One of the pricier places on this list, Park City, Utah is home to some of the best attractions in the state, such as the alpine coaster, the Olympic Park, and more. While the town is home to around 6,000 people, as many as 100 times as many tourists visit Park City each year, generating $500 million in tourism revenue.

Because of this, it should come as no surprise that Park City comes with a big price tag. Residence in this city can be yours for the modest price of $1 million, but if you’re just passing through, you can get a nice hotel room for a much more reasonable $300. 

Jackson, Wyoming

Jackson Hole, Wyoming.

Wyoming is an incredibly underrated state that is often overlooked by its more popular neighbors to the South like Colorado and Utah.

So, if you’re in the market for a new property but don’t want to pay the premium that you would in Colorado, then you might want to consider the Cowboy State.

Of course, Jackson is by no means “cheap,” with its average property value resting at around $650,000, Wyoming is one of the cheapest states to buy land in, so your money will go a lot further. Everything from saloons, luxurious mountain getaways, skiing, and more will be at your fingertips should you decide to make this town your new home.

Stowe, Vermont

A building with Stowe, Vermont name on it.

Moving on to our first stop on the East Coast: the skiing haven of Stowe, Vermont.

The population of Stowe is only around 200 people, so, like some of the other towns on this list, the people you meet on the slopes are much more likely to have come up from New York or Boston for the weekend than actual residents.

With that being said, there are plenty of people who have fallen in love with Vermont’s hilly charm and decided to buy seasonal property here. If you are interested in being one of them, the median property value is $325,000. 

Bar Harbor, Maine

Bar Harbor aerial view.

Skipping over New Hampshire and going straight to Maine, Bar Harbor has long been one of the most iconic seaside towns on the East Coast.

It’s tempting to compare this coastal haven to the Hamptons on Long Island. Both places have plenty of lobster, beautiful houses, and flocks of summer tourists coming in from Manhattan. But, you might find that Bar Harbor has a bit more in terms of nature, especially since it’s so close to Acadia National Park.  

Considering buying a home here would make you Martha Stewart’s neighbor, joining Bar Harbor’s 5,500 residents is surprisingly affordable. The median property value is $327,000, which is 18% higher than last year.

Sisters, Oregon

Sisters Oregon, downtown.

Moving to the opposite side of the country, we have our two West Coast destinations on this list, starting with the beautiful Sisters, Oregon.

This little town in Oregon of just 2,600 people offers a lot of the same scenic, natural beauty as Evergreen, but unsurprisingly, without the “western” feel.
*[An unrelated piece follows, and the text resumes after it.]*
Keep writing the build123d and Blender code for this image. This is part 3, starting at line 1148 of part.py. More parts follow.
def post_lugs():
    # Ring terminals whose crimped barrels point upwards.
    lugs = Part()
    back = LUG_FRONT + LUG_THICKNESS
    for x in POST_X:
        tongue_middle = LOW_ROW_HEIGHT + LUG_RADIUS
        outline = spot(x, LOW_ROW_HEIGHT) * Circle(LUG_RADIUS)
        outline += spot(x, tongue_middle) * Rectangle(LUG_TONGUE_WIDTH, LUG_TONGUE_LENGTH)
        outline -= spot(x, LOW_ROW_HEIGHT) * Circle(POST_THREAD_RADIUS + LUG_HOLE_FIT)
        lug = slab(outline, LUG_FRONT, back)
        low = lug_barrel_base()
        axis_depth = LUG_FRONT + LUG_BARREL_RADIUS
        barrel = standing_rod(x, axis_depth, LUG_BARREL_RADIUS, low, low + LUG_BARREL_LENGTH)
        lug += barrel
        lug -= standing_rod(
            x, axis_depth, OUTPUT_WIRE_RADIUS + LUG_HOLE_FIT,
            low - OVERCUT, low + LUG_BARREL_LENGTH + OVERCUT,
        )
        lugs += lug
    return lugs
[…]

Here, the log cabins and saloons have been replaced with some of the quainter features you might expect from a town on the West Coast.

But, despite its size, there is no shortage of community and outdoor activities here. With an average property value of $330,000, Sisters is surprisingly accessible.
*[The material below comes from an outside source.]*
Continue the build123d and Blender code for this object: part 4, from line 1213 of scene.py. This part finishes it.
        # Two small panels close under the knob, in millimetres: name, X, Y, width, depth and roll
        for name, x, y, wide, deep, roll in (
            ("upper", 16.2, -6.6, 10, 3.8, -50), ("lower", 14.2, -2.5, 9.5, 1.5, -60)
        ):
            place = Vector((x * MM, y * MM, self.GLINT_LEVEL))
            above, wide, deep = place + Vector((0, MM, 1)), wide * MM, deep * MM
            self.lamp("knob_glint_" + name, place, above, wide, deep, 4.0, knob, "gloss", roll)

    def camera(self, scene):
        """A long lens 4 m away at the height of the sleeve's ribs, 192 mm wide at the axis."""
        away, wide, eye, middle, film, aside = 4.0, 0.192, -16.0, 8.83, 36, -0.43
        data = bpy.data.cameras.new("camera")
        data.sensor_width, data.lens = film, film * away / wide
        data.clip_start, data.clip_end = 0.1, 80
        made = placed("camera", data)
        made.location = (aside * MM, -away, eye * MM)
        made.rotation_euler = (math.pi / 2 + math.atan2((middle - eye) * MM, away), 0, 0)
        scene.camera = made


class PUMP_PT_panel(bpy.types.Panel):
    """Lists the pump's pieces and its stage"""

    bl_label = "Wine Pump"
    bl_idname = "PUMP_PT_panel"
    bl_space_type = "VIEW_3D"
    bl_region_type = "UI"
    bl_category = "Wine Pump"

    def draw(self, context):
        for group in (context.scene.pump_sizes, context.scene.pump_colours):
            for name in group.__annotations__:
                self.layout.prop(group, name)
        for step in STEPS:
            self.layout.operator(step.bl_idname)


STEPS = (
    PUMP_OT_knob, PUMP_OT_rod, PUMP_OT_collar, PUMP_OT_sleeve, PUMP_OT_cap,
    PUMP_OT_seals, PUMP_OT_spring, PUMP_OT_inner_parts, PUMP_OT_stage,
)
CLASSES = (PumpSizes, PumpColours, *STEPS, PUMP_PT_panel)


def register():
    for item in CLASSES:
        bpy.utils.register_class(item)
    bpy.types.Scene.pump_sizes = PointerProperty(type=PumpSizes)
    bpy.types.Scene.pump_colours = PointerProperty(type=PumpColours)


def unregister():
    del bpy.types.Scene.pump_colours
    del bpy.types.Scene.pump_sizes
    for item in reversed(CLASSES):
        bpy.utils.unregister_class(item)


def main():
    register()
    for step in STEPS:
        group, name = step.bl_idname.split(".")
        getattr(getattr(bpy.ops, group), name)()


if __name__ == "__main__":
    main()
Mammoth Lakes, California 

Scenic view of Lake George in Mammoth Lakes, California.

Last but not least is Mammoth Lakes, one of the most centrally located spots in Northeastern California. Wedged right in between Yosemite National Park and Inyo National Forest, it is the perfect spot for nature lovers.

Not to mention, this mountainous region in California boasts some of the mildest weather you’ll find anywhere in the country.

Want to join the 8,000 people who call Mammoth Lakes home? A property here could be yours for the median price of $337,000.